Palin, Palin, Palin, get your Palin here! That’s about all I ever hear out of the media — unless it’s Tiger Woods’ turn, or ACORN, or something else that gets its week’s worth of attention. Palin, though, never goes away; not since she became something to talk about 16 months ago. So, when I read David Corn’s latest Mother Jones article, I had a reaction worth commenting on. The article, “Palin’s Latest Ethics Flap”, is about how, since her resignation as governor, Palin has not been held accountable in the ethics complaint filed, while she was governor, about Alaska Fund Trust and personal financial gain for Palin. My reaction to the article, and this is the important part, was “so what”; you who know me know that I care about ethical behavior, both in and out of the government, etc., etc., etc.. “So what”, I thought, not because I don’t care, but because there seem to be more important causes (John Yoo, Ashcroft, Rumsfeld, Cheney, Bush).

It becomes inevitable that one “so what” could lead to another.
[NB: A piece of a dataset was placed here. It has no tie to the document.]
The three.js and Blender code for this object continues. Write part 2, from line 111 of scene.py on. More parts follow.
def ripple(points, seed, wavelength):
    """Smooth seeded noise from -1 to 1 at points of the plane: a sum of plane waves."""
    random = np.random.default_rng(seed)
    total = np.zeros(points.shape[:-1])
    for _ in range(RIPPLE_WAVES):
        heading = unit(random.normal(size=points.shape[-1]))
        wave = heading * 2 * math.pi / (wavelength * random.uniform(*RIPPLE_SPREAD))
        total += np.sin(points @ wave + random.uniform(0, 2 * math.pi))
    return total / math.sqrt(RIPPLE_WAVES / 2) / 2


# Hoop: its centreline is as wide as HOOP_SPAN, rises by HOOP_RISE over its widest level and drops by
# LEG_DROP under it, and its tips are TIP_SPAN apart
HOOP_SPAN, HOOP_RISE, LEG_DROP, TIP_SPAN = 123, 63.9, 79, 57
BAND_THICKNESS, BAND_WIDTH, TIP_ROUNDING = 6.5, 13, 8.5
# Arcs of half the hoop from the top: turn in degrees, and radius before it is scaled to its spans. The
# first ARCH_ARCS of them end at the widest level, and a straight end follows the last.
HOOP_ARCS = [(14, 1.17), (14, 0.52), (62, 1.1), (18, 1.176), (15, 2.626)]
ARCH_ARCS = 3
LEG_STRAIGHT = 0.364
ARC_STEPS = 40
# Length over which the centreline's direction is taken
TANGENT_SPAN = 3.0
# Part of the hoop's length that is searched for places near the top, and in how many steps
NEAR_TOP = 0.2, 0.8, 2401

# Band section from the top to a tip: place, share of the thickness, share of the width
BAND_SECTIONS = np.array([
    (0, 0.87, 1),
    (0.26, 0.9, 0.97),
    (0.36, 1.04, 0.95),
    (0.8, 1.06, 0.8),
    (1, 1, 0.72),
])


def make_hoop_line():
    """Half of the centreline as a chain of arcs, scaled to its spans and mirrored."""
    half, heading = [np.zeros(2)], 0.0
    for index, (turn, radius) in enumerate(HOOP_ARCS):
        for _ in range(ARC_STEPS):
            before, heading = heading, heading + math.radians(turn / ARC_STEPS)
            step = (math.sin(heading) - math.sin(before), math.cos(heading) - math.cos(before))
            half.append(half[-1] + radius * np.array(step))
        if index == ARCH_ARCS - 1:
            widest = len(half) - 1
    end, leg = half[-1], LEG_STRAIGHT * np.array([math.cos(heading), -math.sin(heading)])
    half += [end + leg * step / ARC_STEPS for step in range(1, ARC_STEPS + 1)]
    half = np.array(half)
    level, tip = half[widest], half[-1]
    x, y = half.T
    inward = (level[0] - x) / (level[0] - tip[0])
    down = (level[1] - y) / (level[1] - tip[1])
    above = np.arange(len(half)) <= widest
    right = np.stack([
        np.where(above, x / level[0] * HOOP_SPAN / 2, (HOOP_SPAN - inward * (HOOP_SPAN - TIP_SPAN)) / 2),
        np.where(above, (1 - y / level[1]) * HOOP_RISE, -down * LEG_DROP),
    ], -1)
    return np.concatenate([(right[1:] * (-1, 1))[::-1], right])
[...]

I retract my reaction to the Sarah Palin article, which matters as much as if she were actually still in charge of a state, or a corporation, or anything larger than a household — it even matters there. My “so what” reaction is exactly what’s wrong with the system. If Palin has ethical issues, should we not care because Bush was worse; if Bush has ethical issues, should we not care because Hitler was worse? Like Andrew Sullivan does every day in his journalistic pursuit of Palin, we have to care.

Issues are not dealt with in binary. There is right and wrong, but right and wrong exist along a flexible continuum, as time changes. At our current place in history, it is wrong to be a government official (at least, in our form of government) who does not act within the rules of law. More importantly, and this applies to Palin, Bush, Cheney, and others, government officials who make mistakes need to, have to, be able to admit to those mistakes and improve as the system desires them to improve. That, we are lacking.